There may be a lot of fancy flourishes and exquisitely planned sequences in Tenet, but the most compelling idea has nothing to do with buildings putting themselves back together after an explosion. It’s the premise suggested by Washington’s character’s name: understanding whether he’s the protagonist of his own story, and who’s writing that story for him. We get just a taste of what this means for his relationships, and once again, in true Nolan form, the story swivels away before going very far down that road. It’s a sci-fi dynamic that’s been more fully explored on shows like Doctor Who, whereas Nolan is more interested in its effect on action set pieces instead of drama.

Nevertheless, my inner Nolan fanboy comes out on top. As impenetrable and detached as his films may be, there’s simply very few filmmakers exploring heady concepts at this scale. I don’t venture into Nolan’s work for the warm and fuzzies, and there’s something ineffably fun about trying to poke and prod at his films and try to make sense of them.

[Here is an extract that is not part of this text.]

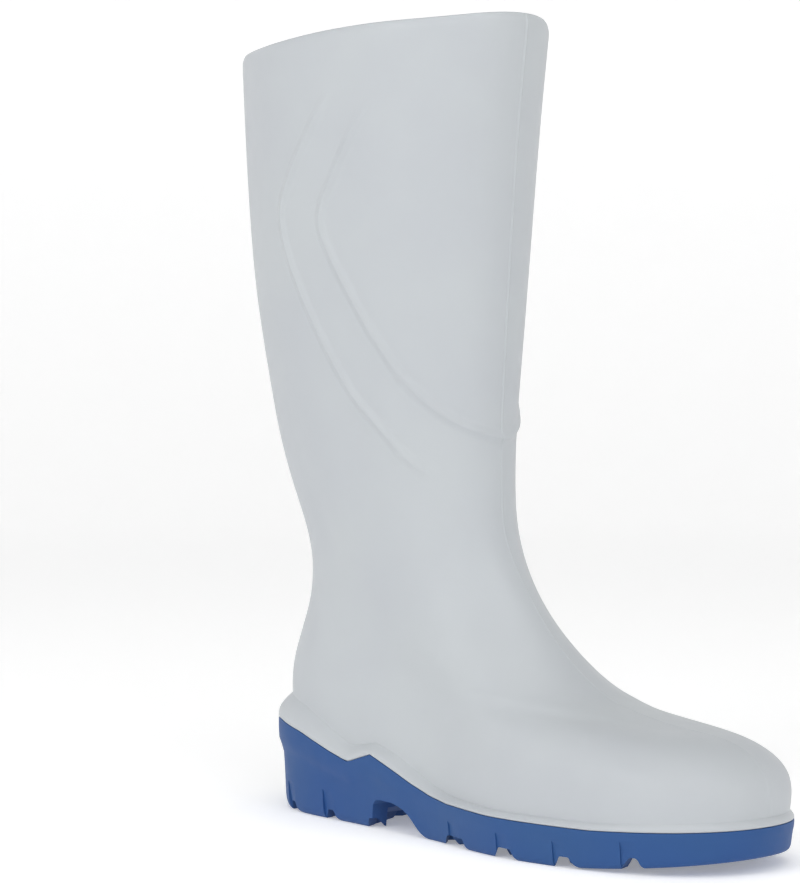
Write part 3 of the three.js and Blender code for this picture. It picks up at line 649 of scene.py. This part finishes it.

If the dire warnings about the future of big-screen cinema are to be believed, we may not get many more movies like Tenet, so I’m willing to give it the benefit of the doubt.

Tenet gets three and a half stars out of four.

Stray thoughts

  • If Robert Pattinson doesn’t win back mainstream audiences with his role in Tenet, he never will.

  • Can someone who knows accents evaluate Kenneth Branagh’s Russian one? It’s the second time I’ve seen him play a Russian and I’m in the dark on whether it works or not.

  • Regardless of how you feel about the movie as a whole, the opening sequence is 100% genius.